Road Runner: RTA mulls eliminating low income passes too

2013-08-26T00:00:00Z 2013-08-26T15:06:10Z Road Runner: RTA mulls eliminating low income passes tooBy Joe Ferguson Arizona Daily Star Arizona Daily Star

Let’s chalk this one up to the law of unintended consequences.

The Regional Transportation Authority is now proposing eliminating low-income passes for its curb-to-curb van service known as Sun Shuttle and Handi-Car.

The move, if adopted, would precisely mirror the push Sun Van started several weeks ago to increase its $1-per-trip fare by 300 percent.

Increasing the fare paid by those who qualify for the low-income pass for the paratransit service — mostly the physically or the developmentally handicapped — forces those least able to pay to make choices about where they have to go.

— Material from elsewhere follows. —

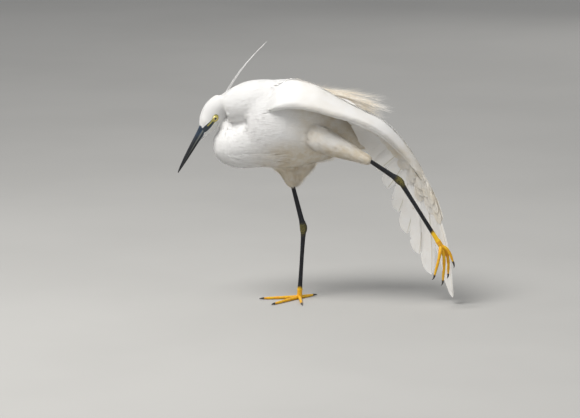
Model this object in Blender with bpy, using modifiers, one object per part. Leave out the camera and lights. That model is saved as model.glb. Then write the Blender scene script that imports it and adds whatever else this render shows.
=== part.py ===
"""Little egret, life size, standing on its right leg and stretching its left wing and left leg.

The bird faces -X, its left side is towards -Y, and the sole of its standing foot is at the origin.
The flesh is modelled whole and parted with thin cuts. Flight feathers, tail feathers, coverts and
plumes are vanes fused into the part of the body that they grow from.
"""

import math
import random

import bmesh
import bpy
from mathutils import Matrix, Vector

MM = 0.001
GAP = 0.3 * MM              # clear space between parts that touch
BODY_COLLECTION = "little_egret"


def mm(x, y, z):
    """A point or a vector given in millimetres."""
    return Vector((x, y, z)) * MM


# Joints and landmarks of the pose
BILL_BASE = mm(-144.5, -12, 261)
BILL_PITCH = math.radians(58.5)     # below the horizon
BILL_YAW = math.radians(15)         # towards the bird's left
HEAD_ROLL = math.radians(14)        # the crown leans to the left
RIGHT_HIP = mm(4, 30, 262)
RIGHT_KNEE = mm(-25, 27, 228)
RIGHT_FEATHER_END = mm(-10.5, 17, 168)
RIGHT_ANKLE = mm(5.5, 7, 107)
RIGHT_FOOT = mm(-0.5, 0, 9)
LEFT_HIP = mm(34, -26, 262)
LEFT_KNEE = mm(30, -33, 249)
LEFT_FEATHER_END = mm(105, -60, 219)
LEFT_ANKLE = mm(147.5, -66, 191.5)
LEFT_FOOT = mm(207.5, -76, 97)
TAIL_ROOT = mm(104, 15, 243)
TAIL_TIP = mm(158, 24, 196)

# Thicknesses and counts of the feathers
VANE_THICK = 0.8 * MM
COVERT_THICK = 0.8 * MM
COVERT_LIFT = 2.2           # of a folded covert's tip above the flesh, in mm
COVERT_SINK = 3.0           # of its root into the flesh, in mm
PLUME_THICK = 0.9 * MM
PRIMARIES = 10
SECONDARIES = 8
TAIL_FEATHERS = 12


# Finishes: colour and roughness
PLUMAGE = ((0.92, 0.92, 0.90), 0.8)
BILL_HORN = ((0.03, 0.035, 0.045), 0.35)
EYE_YELLOW = ((0.75, 0.62, 0.18), 0.1)
LEG_BLACK = ((0.03, 0.03, 0.03), 0.5)
FOOT_YELLOW = ((0.85, 0.55, 0.03), 0.5)
CLAW_HORN = ((0.07, 0.055, 0.05), 0.35)


def material(name, finish):
    colour, roughness = finish
    made = bpy.data.materials.new(name)
    made.use_nodes = True
    shader = made.node_tree.nodes["Principled BSDF"]
    shader.inputs["Base Color"].default_value = (*colour, 1)
    shader.inputs["Roughness"].default_value = roughness
    shader.inputs["Metallic"].default_value = 0.0
    return made


# Mesh tools

def new_object(name, points, faces):
    mesh = bpy.data.meshes.new(name)
    mesh.from_pydata([tuple(p) for p in points], [], faces)
    mesh.update()
    obj = bpy.data.objects.new(name, mesh)
    bpy.context.scene.collection.objects.link(obj)
    return obj


def remove(*objects):
    for obj in objects:
        bpy.data.objects.remove(obj)


def baked(obj):
    """Replaces an object's mesh with the one its modifiers make."""
    bpy.context.view_layer.update()
    graph = bpy.context.evaluated_depsgraph_get()
    mesh = bpy.data.meshes.new_from_object(obj.evaluated_get(graph))
    obj.modifiers.clear()
    obj.data = mesh
    return obj


def copied(obj, name):
    twin = obj.copy()
    twin.data = obj.data.copy()
    twin.name = name
    bpy.context.scene.collection.objects.link(twin)
    return twin


def boolean(obj, others, operation, solver="MANIFOLD"):
    """Joins a list of closed meshes to obj, or cuts them from it, and removes them."""
    group = bpy.data.collections.new("boolean_pieces")
    bpy.context.scene.collection.children.link(group)
    for other in others:
        for home in list(other.users_collection):
            home.objects.unlink(other)
        group.objects.link(other)
    modifier = obj.modifiers.new(operation.lower(), "BOOLEAN")
    modifier.operand_type = "COLLECTION"
    modifier.collection = group
    modifier.operation = operation
    modifier.solver = solver
    baked(obj)
    remove(*group.objects)
    bpy.data.collections.remove(group)
    return obj


def surfaces(mesh):
    """The closed surfaces of a mesh, as lists of face indices, largest volume first."""
    work = bmesh.new()
    work.from_mesh(mesh)
    work.faces.ensure_lookup_table()
    seen = set()
    found = []
    for start in work.faces:
        if start.index in seen:
            continue
        stack, members = [start], []
        seen.add(start.index)
        while stack:
            face = stack.pop()
            members.append(face.index)
            for edge in face.edges:
                for near in edge.link_faces:
                    if near.index not in seen:
                        seen.add(near.index)
                        stack.append(near)
        volume = 0.0
        for index in members:
            corners = [v.co for v in work.faces[index].verts]
            for a, b in zip(corners[1:], corners[2:]):
                volume += corners[0].dot(a.cross(b)) / 6
        found.append((volume, members))
    work.free()
    found.sort(key=lambda item: -item[0])
    return found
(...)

Sun Van’s proposal has already met opposition from community members at public meetings, many telling the city-affiliated service they cannot afford on their fixed incomes to absorb the proposed fare increase.

Jeremy Papuga, the RTA’s director of transit services, said the decision to pursue a fare increase at this time is largely spurred by Sun Van’s proposal.

The RTA, he says, has a policy designed to keep fares consistent throughout entire community.

He argues that problems could arise for the transit service down the road if it offers a cheaper rate than Sun Van.

Not that its service is cheaper to provide — the RTA estimates it costs $32 per trip for its paratransit service. For Sun Van, the figure is about $29.

The announcement that the RTA was going to hold public meetings on the proposal caught Patrick McCarthy, the director of development and communications for the Beacon Group, off-guard.

He said he wasn’t expecting other transportation providers to increase their prices at the exact same time.

In the end, the RTA proposal hurts the people who work at the Beacon Group, he said.

“An $80 monthly increase in transportation expense would be a real challenge for most people. For low-income folks, it’s a major problem. For someone with a developmental disability living on a few hundred dollars a month – it’s an impossibility,” McCarthy said. “If the increases go through, we are unsure of how many will have no choice but to stay home. And we are just one organization.”

The Tucson City Council is expected to discuss the Sun Van proposal on Sept. 10.

The first RTA hearing is currently scheduled for Tuesday at the Oro Valley Library from 4 to 5 p.m.